Our "house defense" gun is a S&W Model 3904 loaded with Speer Gold Dots that run around 1,150. Hollow Points are illegal here, but I figure if it's come down to repelling boarders inside my house the Law no longer matters much. All the "forensic stuff" you see up North, that doesn't happen here.*
I noticed that the "chambered round" of the 3904, after being extracted and reloaded various times developed rings exactly like the one in your photo so I started always changing out the chambered round and moving it to the bottom of the mag and chambering a new one everytime I unloaded the pistol for either cleaning or to take out shooting. (After about 300 initial tests of the Gold Dot round, I no long ever practice with it and use a lead reload with a similar POI). Perhaps the rings on your rounds stem from the same cause.
*Many years ago, I did some work for the Mexican Army as a sort of "favor exchange". Later on, I was in a hospital in a city an hour south of here for some tests over a parasite I'd picked up probably years earlier in Honduras. While there, a Mexican Army Officer recognized me and asked me if I could come and "check something out" for them. I was lead to a room with a body on a gurney that had a sheet over it, and some technicians standing there with an X-ray.
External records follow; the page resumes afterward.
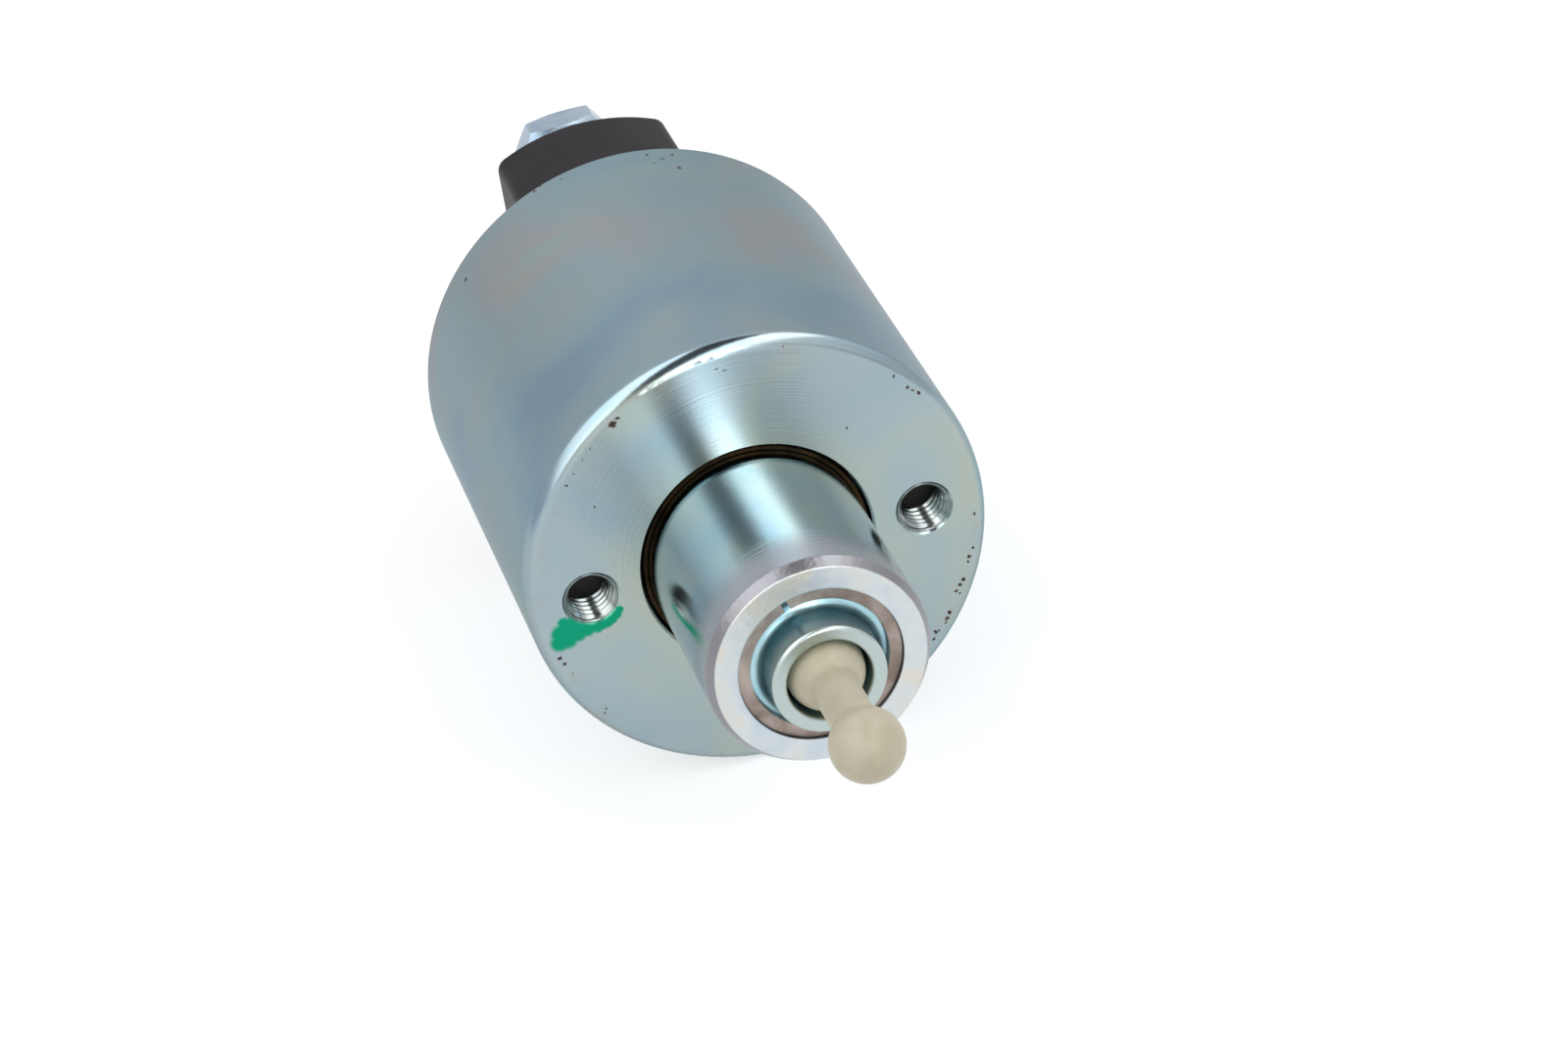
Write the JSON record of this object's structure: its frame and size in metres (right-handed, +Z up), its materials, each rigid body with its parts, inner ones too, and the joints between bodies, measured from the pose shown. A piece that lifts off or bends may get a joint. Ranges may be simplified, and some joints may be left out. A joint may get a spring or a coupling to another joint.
{
  "type": "starter solenoid",
  "caption": "Cylindrical solenoid that pulls a starter's engagement lever in with its plunger and closes the motor contact behind.",
  "frame": {"origin": "centre of the mounting face, on the plunger's axis, midway between the two fixing holes", "axes": "+Y along the plunger's axis into the housing, towards the terminals; +X through the fixing holes; +Z up, through the battery terminal"},
  "size_m": [0.055, 0.1357, 0.055],
  "materials": {
    "zinc_steel": "zinc plated, clear passivated",
    "plain_steel": "oiled, unplated",
    "spring_steel": "drawn wire",
    "brass": "drawn, darkened",
    "copper": "copper",
    "enamelled_wire": "enamelled copper",
    "nylon": "natural nylon",
    "black_moulding": "glass filled, matt",
    "coil_former": "moulded",
    "tape": "wrapped tape",
    "rubber": "moulded"
  },
  "bodies": {
    "casing": {"housing": "zinc_steel", "guide_sleeve": "brass", "bobbin": "coil_former", "pull_in_winding": "enamelled_wire", "hold_in_winding": "enamelled_wire", "winding_wrap": "tape", "fixed_core": "plain_steel", "core_plate": "plain_steel", "cap_seal": "rubber", "rear_cap": "black_moulding", "battery_terminal": "copper", "motor_terminal": "copper", "blade_terminal": "brass", "terminal_seals": "rubber", "terminal_washers": "zinc_steel", "terminal_lock_washers": "zinc_steel", "terminal_nuts": "zinc_steel", "start_leads": "enamelled_wire", "motor_lead": "enamelled_wire", "earth_lead": "enamelled_wire", "plunger_spring": "spring_steel", "opening_spring": "spring_steel"},
    "plunger": {"plunger": "zinc_steel", "plunger_ring": "plain_steel", "collar": "zinc_steel", "engagement_spring": "spring_steel"},
    "link_rod": {"link_rod": "nylon", "rod_washer": "zinc_steel"},
    "contact_rod": {"contact_rod": "plain_steel", "contact_clip": "spring_steel", "contact_spring": "spring_steel"},
    "contact_bridge": {"contact_bridge": "copper", "contact_bush": "coil_former", "contact_washer": "coil_former"}
  },
  "joints": [
    {"name": "plunger_slide", "type": "slide", "parent": "casing", "child": "plunger", "axis": [0, 1, 0], "range_m": [0, 0.0105], "stiffness_N_per_m": 900, "springref_m": -0.008, "deforming": ["plunger_spring"]},
    {"name": "link_rod_slide", "type": "slide", "parent": "plunger", "child": "link_rod", "axis": [0, -1, 0], "range_m": [0, 0.006], "stiffness_N_per_m": 4000, "springref_m": -0.004, "deforming": ["engagement_spring"]},
    {"name": "contact_slide", "type": "slide", "parent": "casing", "child": "contact_rod", "axis": [0, 1, 0], "range_m": [0, 0.00263], "deforming": ["opening_spring"]},
    {"name": "bridge_slide", "type": "slide", "parent": "contact_rod", "child": "contact_bridge", "axis": [0, -1, 0], "range_m": [0, 0.0008], "stiffness_N_per_m": 3000, "springref_m": -0.002, "deforming": ["contact_spring"]}
  ],
  "couplings": [
    {"joint": "contact_slide", "follows": "plunger_slide", "ratio": 0.25}
  ]
}
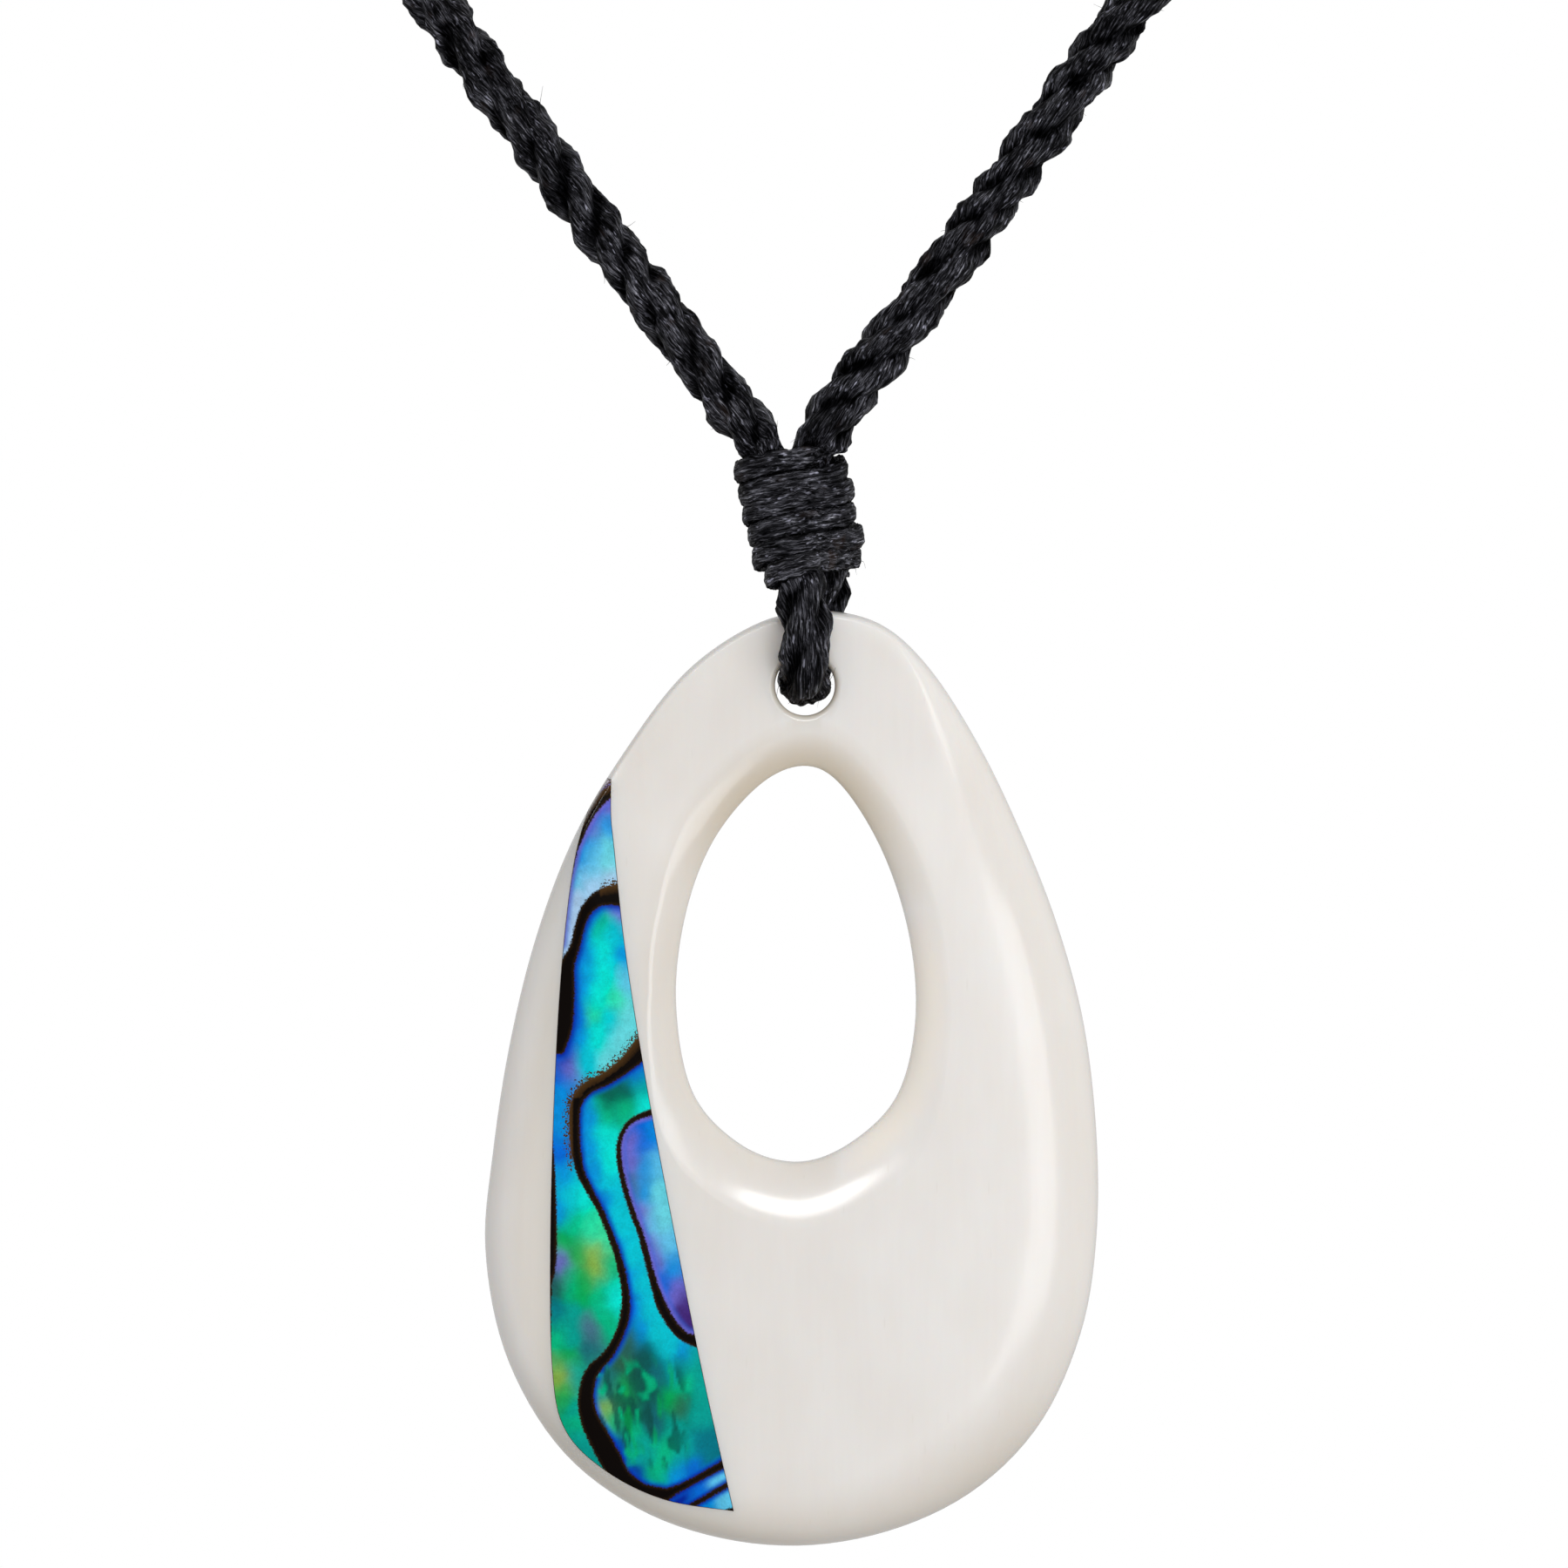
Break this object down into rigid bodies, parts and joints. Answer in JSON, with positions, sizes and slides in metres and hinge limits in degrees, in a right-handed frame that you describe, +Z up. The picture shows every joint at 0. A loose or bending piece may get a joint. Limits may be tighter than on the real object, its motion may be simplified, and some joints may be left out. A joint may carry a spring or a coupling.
{
  "type": "bone pendant necklace",
  "caption": "Worn necklace: a flat bone drop with an eye and an iridescent shell inlay, lashed to a laid cotton cord that closes at the nape in a whipping.",
  "frame": {"origin": "where the whipping of the neck cord rests on the nape of the neck", "axes": "+Z up, along the necklace's height; the front of the drop faces -Y; +X is to the right as seen from the front"},
  "size_m": [0.1247, 0.1243, 0.197],
  "materials": {
    "bone": "polished bone, satin gloss",
    "shell": "polished iridescent abalone shell",
    "cord": "waxed three-strand cotton cord",
    "thread": "waxed twisted thread"
  },
  "bodies": {
    "loop": {"neck_cord": "cord", "lashing": "thread", "nape_whipping": "thread"},
    "drop": {"bone_pendant": "bone", "shell_inlay": "shell"}
  },
  "joints": [
    {"name": "drop_swing", "type": "hinge", "parent": "loop", "child": "drop", "pos_m": [0, -0.114, -0.148], "axis": [0, 1, 0], "range_deg": [-30, 30]}
  ]
}
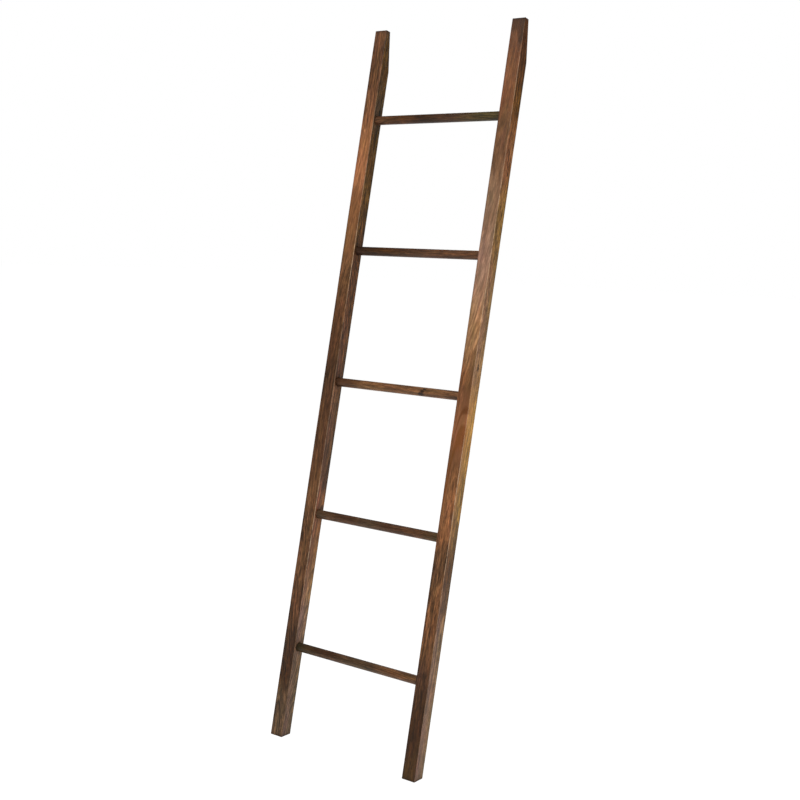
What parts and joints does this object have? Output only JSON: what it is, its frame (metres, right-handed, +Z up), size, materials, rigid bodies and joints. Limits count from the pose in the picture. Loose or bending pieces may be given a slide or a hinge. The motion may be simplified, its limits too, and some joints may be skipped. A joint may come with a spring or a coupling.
{
  "type": "leaning blanket ladder",
  "caption": "Wooden blanket ladder that leans on a wall: two square rails, level at the foot and cut upright behind the top, joined by evenly spaced round rungs glued into blind sockets.",
  "frame": {"origin": "on the floor, under the middle of the ladder's box as it leans", "axes": "+X across the ladder to the right seen from the front, +Y towards the wall it leans on, +Z up"},
  "size_m": [0.454, 0.3386, 1.8001],
  "materials": {
    "rail_wood": "walnut stain under a satin clear coat",
    "rung_wood": "darker walnut stain under a satin clear coat"
  },
  "bodies": {
    "root": {"left_rail": "rail_wood", "right_rail": "rail_wood", "rung_1": "rung_wood", "rung_2": "rung_wood", "rung_3": "rung_wood", "rung_4": "rung_wood", "rung_5": "rung_wood"}
  },
  "joints": []
}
"What kind of bullet is that?" asked the Army Officer, pointing to the X-ray. Looking at it I could clearly see what appeared to be a 158 grain lead round-nosed bullet turned a funny angle but pretty clearly "side-on" from the camera's point of view.
"Uh," I said, trying to be careful, "it looks like your standard Aguila 158 grain lead round-nosed .38 Special bullet."
The Mexican Army Officer clapped his hands together, turned to the techies, and exclaimed "We have a match!"
I have no idea who got sold down the river over that incident, but I have learned to be more careful before heading blindly into these things now-a-days. It ain't like you see on CSI down here.